Can it sink in?  Can our kids learn that their own righteousness doesn't add to the glorious righteousness that faith in Jesus applies to us?


  1. Yes, we are made righteous by the blood of Jesus alone, apart from anything we do. However, to flip the argument and say that "faith-in-Jesus + adultery is not less righteous than just Jesus" is to embrace antinomianism which Paul strongly argued against in Romans. We are made righteous only through the atoning work of Jesus, but that does not give us license to live ungodly lives. We must work out our salvation with fear of the Lord, which is holiness--being separated from the world, the flesh, the devil so that we may reflect His glory.

  2. "When grace is separated from truth, indulgence comes into Christians. When truth is separated from grace, legalism comes into the church. . . The righteousness of God comes through grace and truth." (Thompson You Can Be Righteous p.20)

    Righteousness is through faith alone. Neither behaving badly nor being really, really good affect Christ's righteousness in you.

    Maybe I was too slow to add this: you would be entirely wrong to live badly because you have a working understanding of righteousness! The clarity of Scripture on this point is completely unambiguous--I am to live holy, uncompromised, according to the Spirit and NOT according to the flesh, this world, or the devil.

    Behave well. Your behavior will have consequences, both good and bad, and it will affect your relationship with your Redeemer, both to the good and to the bad. The Bible does not mince words about the kind of sinless life we are to lead when we live in the Spirit and not in the flesh.

    Let me lay two very similar sentences on you. One is solid, the other leads to shaky theology. Ready?

    1. When I am in Christ, habitually lying affects my righteousness.
    2. Habitually lying affects my relationship with my Righteousness.

    I'd welcome your thoughts!

  3. OK, this stuff gets over my head pretty fast, and I'm not very theological, but here is what I think.

    "Righteousness" sounds like "right living". For a Christian, "right living" logically would mean living by following God's laws. "To be righteous in God's eyes, you have to obey God's laws." I think your kids are spot on.
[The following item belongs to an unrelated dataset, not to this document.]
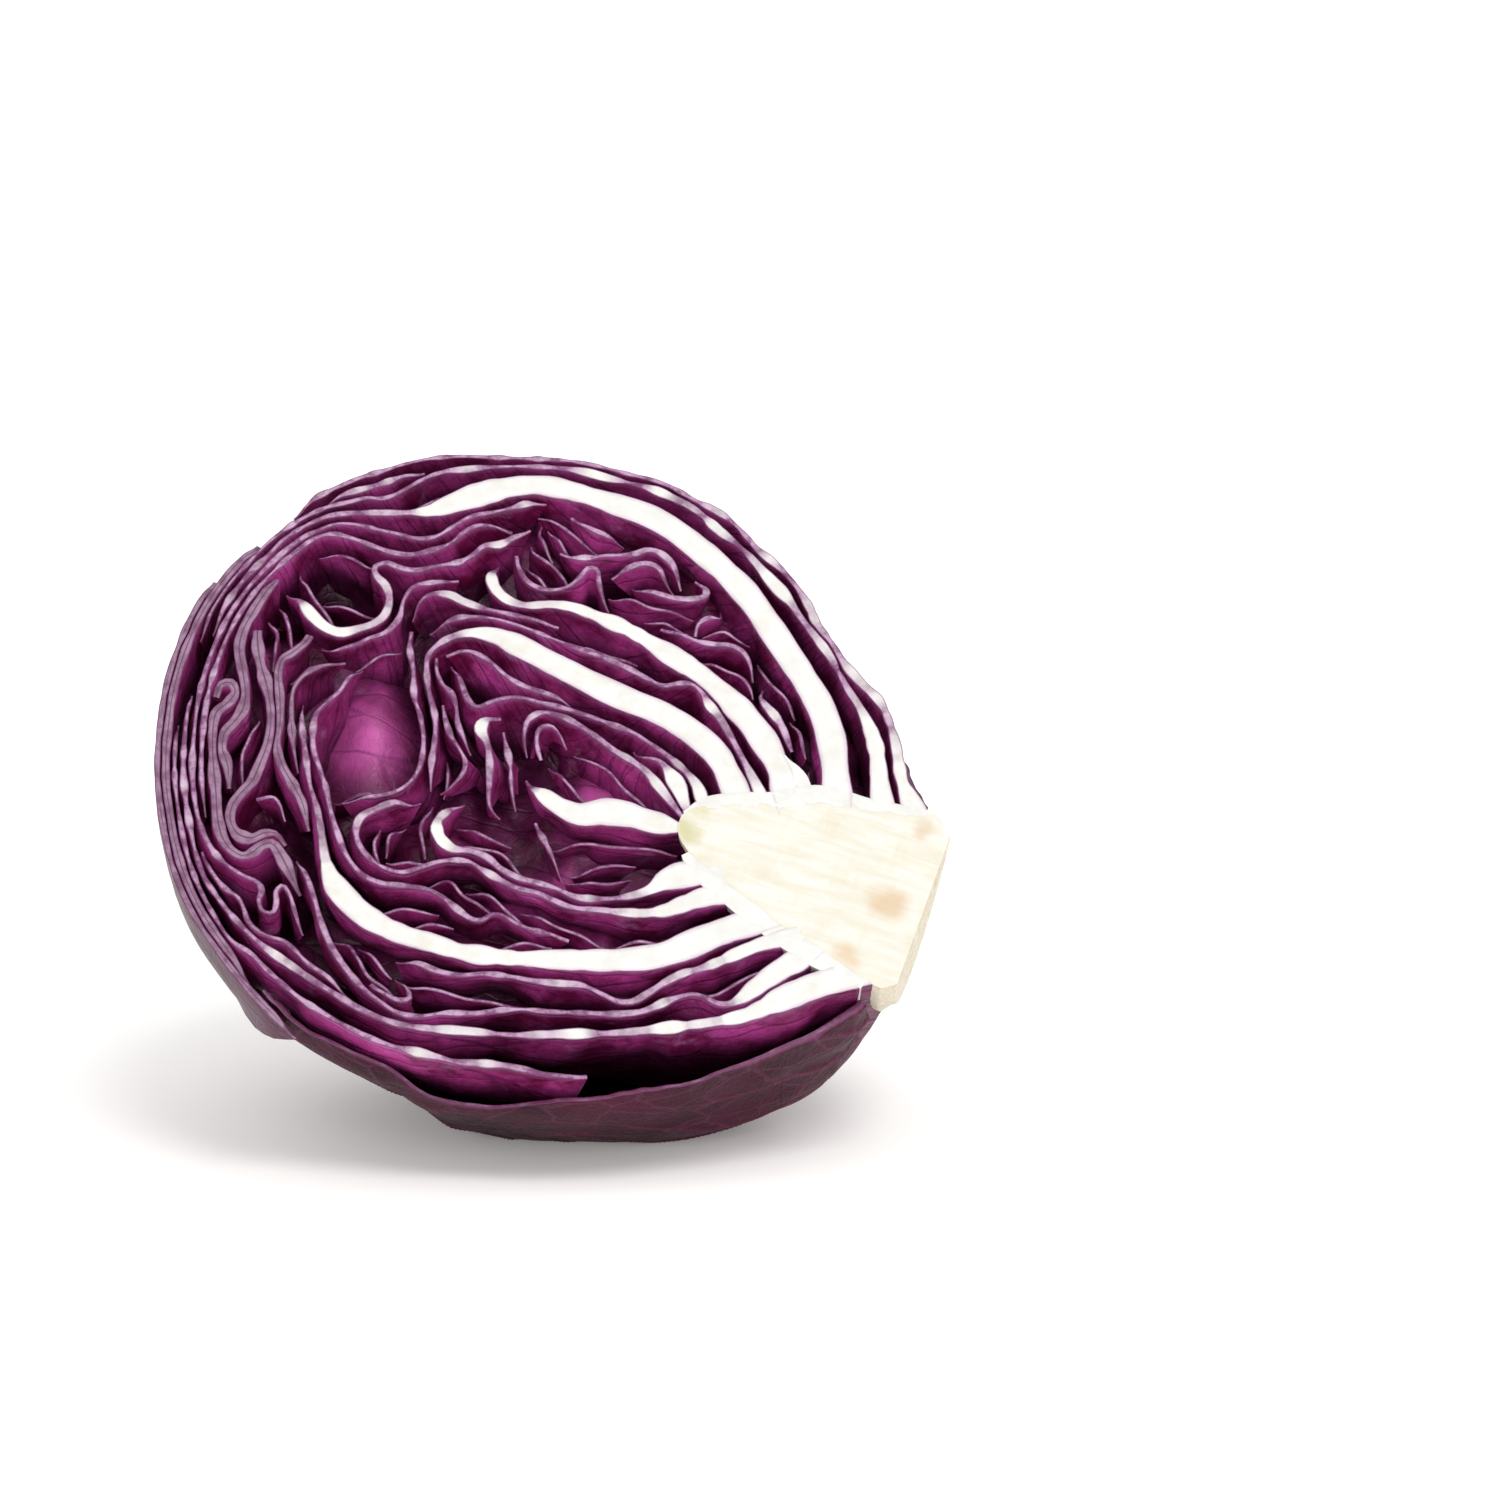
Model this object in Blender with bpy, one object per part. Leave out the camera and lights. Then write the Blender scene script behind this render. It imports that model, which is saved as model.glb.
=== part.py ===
"""Half a red cabbage head, cut lengthwise through its core and resting on a small flat spot.

Every cut leaf is a strip of its own, traced in the cut plane and carried back round the head's
middle, so that the leaves nest without touching. The core and two uncut wrapper leaves close it.
Lengths in the tables are millimetres; the objects are built in metres, +Z up.
"""
import math

import bmesh
import bpy
import numpy as np

for old in list(bpy.data.objects):
    bpy.data.objects.remove(old, do_unlink=True)

MM = 0.001

# The cut plane: tipped back by TIP, turned a little by TURN, through CENTRE.
TIP = math.radians(45.0)
TURN = math.radians(6.0)
CENTRE = np.array((-2.065, -15.387, 79.5))
N = np.array((math.sin(TURN) * math.cos(TIP), -math.cos(TURN) * math.cos(TIP), math.sin(TIP)))
A = np.array((math.cos(TURN), math.sin(TURN), 0.0))
B = np.cross(N, A)

# Behind the cut the head rounds off to BACK_R.
BACK_R = 82.2
BACK_FROM = math.radians(70.0)
# Fuller or flatter places behind the cut: direction, angle behind the cut, share of the radius and width, in
# degrees. The last one is the side that the half rests on.
SWELLS = [(-138, 24, -0.058, 18), (-99, 31, -0.052, 21), (-51, 26, 0.055, 19), (-90, 72, 0.058, 27)]
SWELL_FULL = math.radians(25.0)
# The flat spot: how deep it is pressed in, and how deep into the leaves the pressing reaches.
FLAT_DEEP = 4.5
PRESS_REACH = 26.0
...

    However, YOU are an adult and are no longer naive - you know it isn't possible to obey all of God's laws all of the time. So you turn to God's Plan B. Imputed righteousness through justification. And not just any old justification. God has a special kind in mind. (Now I will take a short diversionary side trip.) But the prince of the world is quick to whisper other ways of justifying oneself into any ear willing to listen. Take Adam and Eve for example. "Adam, Have you eaten from the tree I commanded you NOT to eat from?" Adam quickly searched around in his mind for an excuse that would make him look good in God's eyes. "The woman YOU put here with me—she gave me some fruit from the tree, and I ate it," Adam says, justifying himself in his own eyes and hoping God will see it the same way. (He doesn't stop to think that God probably will not be particularly impressed with Adam's innocence based on his explanation that after all it is partially God's fault for having put THAT woman with him.)
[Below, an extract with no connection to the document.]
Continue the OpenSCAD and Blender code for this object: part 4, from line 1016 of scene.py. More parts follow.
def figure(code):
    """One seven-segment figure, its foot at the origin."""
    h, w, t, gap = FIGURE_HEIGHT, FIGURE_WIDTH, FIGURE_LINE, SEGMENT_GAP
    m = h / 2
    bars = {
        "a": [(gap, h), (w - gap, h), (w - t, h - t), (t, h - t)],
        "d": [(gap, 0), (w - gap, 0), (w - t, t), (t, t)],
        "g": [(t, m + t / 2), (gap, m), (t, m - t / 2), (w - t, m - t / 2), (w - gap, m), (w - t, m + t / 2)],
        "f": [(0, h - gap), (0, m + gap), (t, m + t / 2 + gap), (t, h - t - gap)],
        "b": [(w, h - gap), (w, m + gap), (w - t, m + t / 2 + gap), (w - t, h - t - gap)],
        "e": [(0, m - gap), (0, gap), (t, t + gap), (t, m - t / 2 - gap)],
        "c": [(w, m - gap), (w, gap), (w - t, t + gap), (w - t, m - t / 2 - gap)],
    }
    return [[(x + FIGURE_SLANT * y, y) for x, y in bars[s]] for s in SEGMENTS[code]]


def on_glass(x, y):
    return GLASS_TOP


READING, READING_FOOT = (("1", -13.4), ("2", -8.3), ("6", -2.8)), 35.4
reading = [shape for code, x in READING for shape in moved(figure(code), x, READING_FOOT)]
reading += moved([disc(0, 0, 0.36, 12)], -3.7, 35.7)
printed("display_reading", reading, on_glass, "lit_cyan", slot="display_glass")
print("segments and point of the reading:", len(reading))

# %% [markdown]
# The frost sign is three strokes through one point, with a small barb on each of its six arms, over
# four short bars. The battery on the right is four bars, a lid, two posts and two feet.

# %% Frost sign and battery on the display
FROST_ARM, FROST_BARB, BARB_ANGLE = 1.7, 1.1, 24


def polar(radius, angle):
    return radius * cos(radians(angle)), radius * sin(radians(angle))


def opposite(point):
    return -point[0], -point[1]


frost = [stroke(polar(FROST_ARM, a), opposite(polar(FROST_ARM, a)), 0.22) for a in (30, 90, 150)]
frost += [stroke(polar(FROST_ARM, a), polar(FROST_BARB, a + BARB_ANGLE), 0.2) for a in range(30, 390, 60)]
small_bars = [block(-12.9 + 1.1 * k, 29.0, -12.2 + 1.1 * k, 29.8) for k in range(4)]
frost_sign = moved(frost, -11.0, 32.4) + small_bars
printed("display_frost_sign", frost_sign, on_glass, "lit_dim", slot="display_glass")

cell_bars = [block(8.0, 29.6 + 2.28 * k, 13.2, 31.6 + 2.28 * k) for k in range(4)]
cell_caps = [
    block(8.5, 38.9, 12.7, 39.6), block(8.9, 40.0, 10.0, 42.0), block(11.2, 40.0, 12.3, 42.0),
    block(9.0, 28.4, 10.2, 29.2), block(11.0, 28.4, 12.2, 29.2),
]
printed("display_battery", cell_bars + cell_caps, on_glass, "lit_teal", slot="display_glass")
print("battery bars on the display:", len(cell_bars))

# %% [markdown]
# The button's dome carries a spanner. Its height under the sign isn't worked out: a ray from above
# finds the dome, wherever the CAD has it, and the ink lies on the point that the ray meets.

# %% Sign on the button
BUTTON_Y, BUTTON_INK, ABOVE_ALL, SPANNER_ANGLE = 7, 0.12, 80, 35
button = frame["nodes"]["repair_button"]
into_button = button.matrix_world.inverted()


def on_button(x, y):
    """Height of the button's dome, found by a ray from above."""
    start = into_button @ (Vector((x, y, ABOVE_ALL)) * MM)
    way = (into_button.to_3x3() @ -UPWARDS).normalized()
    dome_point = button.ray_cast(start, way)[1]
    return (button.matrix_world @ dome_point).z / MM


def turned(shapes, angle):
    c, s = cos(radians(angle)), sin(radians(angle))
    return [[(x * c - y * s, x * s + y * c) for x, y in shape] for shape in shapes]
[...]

    The huge problem with that kind of justification, incidentally, is that if we blame others for our transgressions, we build a wall of redirection around ourselves so that God cannot touch our point of weakness with His truth and help shape our spiritual character nor is that part of us available to Him to place under the justifying blood of Christ, since we are not accepting responsibility. We are busy justifying ourselves by blaming others... so that means God is supposed to go "fix" the other person and make him righteous instead.

    I think your kids have God's original plan for us in mind... He wants us to live our lives righteously following His laws and guidelines, creating a true Kingdom of God in our corner of the planet. Righteousness is a characteristic of a Godly life and can be observed by anyone with eyes to see. But because of the Fall, our lives are a mixture of following in His way (righteous) AND not following His way (unrighteous). His work with us is twofold. He wants us to obey His laws.
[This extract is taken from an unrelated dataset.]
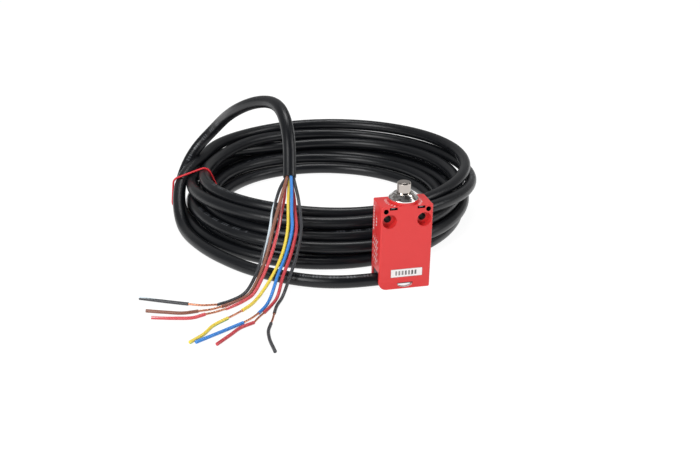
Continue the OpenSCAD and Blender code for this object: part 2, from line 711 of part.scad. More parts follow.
module wire_black_white() { wire(black_white_route, [0.1, 0.1, 0.1]); }
module core_black_white() { core(black_white_core); }
module tip_black_white() { wire(black_white_tip, [0.1, 0.1, 0.1]); }
module wire_brown() { wire(brown_route, [0.45, 0.2, 0.12]); }
module core_brown() { core(brown_core); }
module tip_brown() { wire(brown_tip, [0.45, 0.2, 0.12]); }
module wire_red_white() { wire(red_white_route, [0.85, 0.2, 0.2]); }
module core_red_white() { core(red_white_core); }
module tip_red_white() { wire(red_white_tip, [0.85, 0.2, 0.2]); }
module wire_green_yellow() { wire(green_yellow_route, [0.95, 0.85, 0.1]); }
module core_green_yellow() { core(green_yellow_core); }
module tip_green_yellow() { wire(green_yellow_tip, [0.95, 0.85, 0.1]); }
module wire_blue() { wire(blue_route, [0.1, 0.45, 0.85]); }
module core_blue() { core(blue_core); }
module tip_blue() { wire(blue_tip, [0.1, 0.45, 0.85]); }
module wire_red() { wire(red_route, [0.85, 0.1, 0.15]); }
module core_red() { core(red_core); }
module tip_red() { wire(red_tip, [0.85, 0.1, 0.15]); }
module wire_black() { wire(black_route, [0.1, 0.1, 0.1]); }
module core_black() { core(black_core); }
module tip_black() { wire(black_tip, [0.1, 0.1, 0.1]); }

case();
back_cover();
date_label();
head_body();
head_clip();
head_o_ring();
plunger_wiper();
plunger();
plunger_circlip();
plunger_spring();
contact_housing();
contact_cover();
contact_carrier();
carrier_spring();
nc1_bridge();
nc2_bridge();
no_bridge();
nc1_spring();
nc2_spring();
no_spring();
nc1_terminal_left();
nc1_terminal_right();
nc2_terminal_left();
nc2_terminal_right();
no_terminal_left();
no_terminal_right();
potting_resin();
earth_tag();
earth_screw();
cable_gland();
cable_clamp();
cable_lead();
cable_coil();
cable_tail();
cable_tie();
wire_black_white();
core_black_white();
tip_black_white();
wire_brown();
core_brown();
tip_brown();
wire_red_white();
core_red_white();
tip_red_white();
wire_green_yellow();
core_green_yellow();
tip_green_yellow();
wire_blue();
core_blue();
tip_blue();
wire_red();
core_red();
tip_red();
wire_black();
core_black();
tip_black();
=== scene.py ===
import json

import bmesh
import bpy
import numpy as np
from mathutils import Matrix


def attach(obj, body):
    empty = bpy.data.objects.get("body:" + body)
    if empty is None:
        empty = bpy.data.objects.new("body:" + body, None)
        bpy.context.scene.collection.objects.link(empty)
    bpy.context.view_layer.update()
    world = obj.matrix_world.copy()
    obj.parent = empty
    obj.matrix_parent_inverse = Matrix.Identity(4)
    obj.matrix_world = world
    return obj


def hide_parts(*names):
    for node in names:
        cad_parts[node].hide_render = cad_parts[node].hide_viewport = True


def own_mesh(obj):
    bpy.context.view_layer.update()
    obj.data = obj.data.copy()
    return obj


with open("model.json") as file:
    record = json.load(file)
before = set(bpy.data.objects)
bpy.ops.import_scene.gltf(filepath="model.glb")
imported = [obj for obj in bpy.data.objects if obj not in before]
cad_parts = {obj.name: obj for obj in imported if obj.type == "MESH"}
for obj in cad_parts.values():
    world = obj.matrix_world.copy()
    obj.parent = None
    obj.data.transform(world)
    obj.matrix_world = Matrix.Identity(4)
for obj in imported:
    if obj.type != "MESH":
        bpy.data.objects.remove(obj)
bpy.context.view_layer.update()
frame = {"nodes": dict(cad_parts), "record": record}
nodes = frame["nodes"]
mm = 0.001

# Camera. It looks down on the switch from the front left with a long lens, so the upright edges of
# the body stay nearly parallel. It is turned a little on its own axis, as a hand-held camera is.
camera_azimuth, camera_height, camera_roll = np.radians([-15.783, 22.5, 1.34])
camera_distance = 619 * mm
camera_aim = np.array([0, 0, 25]) * mm
camera_shift = np.array([-29, 9.6]) * mm
focal_pixels = 1100
picture_width = 700
toward = np.array([np.sin(camera_azimuth) * np.cos(camera_height),
                   -np.cos(camera_azimuth) * np.cos(camera_height),
                   np.sin(camera_height)])
level = np.array([np.cos(camera_azimuth), np.sin(camera_azimuth), 0])
upright = np.cross(toward, level)
right = level * np.cos(camera_roll) + upright * np.sin(camera_roll)
up = upright * np.cos(camera_roll) - level * np.sin(camera_roll)
camera_place = camera_aim + toward * camera_distance + right * camera_shift[0] + up * camera_shift[1]
camera_data = bpy.data.cameras.new("camera")
camera_data.sensor_width = 36
camera_data.lens = camera_data.sensor_width * focal_pixels / picture_width
camera = bpy.data.objects.new("camera", camera_data)
camera.matrix_world = Matrix(np.vstack([np.column_stack([right, up, toward, camera_place]), [0, 0, 0, 1]]).tolist())
bpy.context.scene.collection.objects.link(camera)
bpy.context.scene.camera = camera
bpy.context.scene.view_settings.view_transform = "Standard"

# Cable. Five metres of black PVC cable, moulded into the lower left corner of the body, wound by hand
# into nine loose turns and cut square at the far end, where its seven cores come out.
cable_d = 7.5 * mm
coil_centre = np.array([-13, 116]) * mm
tie_angle = 169
tie_d = 1.3 * mm
steps_per_turn = 96
lead_route = np.array([[-8, -1.5, 4.2], [-15, -1.5, 4.2], [-24, -1.5, 4], [-36, -0.5, 4], [-48, 3.5, 3.8],
                       [-60, 10, 3.8], [-71, 18.5, 3.8], [-82, 29, 3.8], [-91, 42, 3.8], [-99, 56, 3.8],
                       [-105, 71, 3.8], [-109, 86, 3.8], [-111, 100, 3.8]]) * mm
tail_route = np.array([[-106.5, 114, 4], [-108.5, 127, 4.5], [-108, 139, 9], [-105, 149, 17], [-100, 155.5, 25.5],
                       [-96, 159, 31], [-89.5, 160.5, 38.5], [-83, 158.5, 45], [-78.5, 153, 52.5],
                       [-75.5, 141, 60.5], [-72, 125, 69.5], [-63, 105, 80], [-57, 92, 84], [-54, 79, 85],
                       [-53, 68, 83], [-53, 59, 78], [-53, 52, 71], [-54, 47.5, 62.5], [-55.5, 40.5, 53.5]]) * mm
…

    But, in the event that in our own strength and with the help of the Holy Spirit we still are not 100% in the image of Christ, He needs a way to repair the damage supernaturally. The task of righteousness through justification used to happen through repeated sacrificial offerings. But on that universe-shaking day when in the form of Jesus a part of the Godhead was sacrificed, the sacrifice was final and adequate for our planet - for all nations for all time. And so I believe, God sees Christians simultaneously both as imputedly righteous and also as vessels under the potter's hand, continually needing direction, guidance, correction and shaping as he molds and grows us gradually closer to the image He had in mind when He created us.

    So I guess I am saying you and the kids are both right because righteousness has two different meanings. Imputed righteousness comes through faith alone so you are right. In that sense, "Faith-in-Jesus + adultery is not less righteous than just Jesus".

    But the second meaning, righteous living, means obeying God's laws, and in that sense, "Faith-in-Jesus + adultery" is wildly less righteous than just Jesus.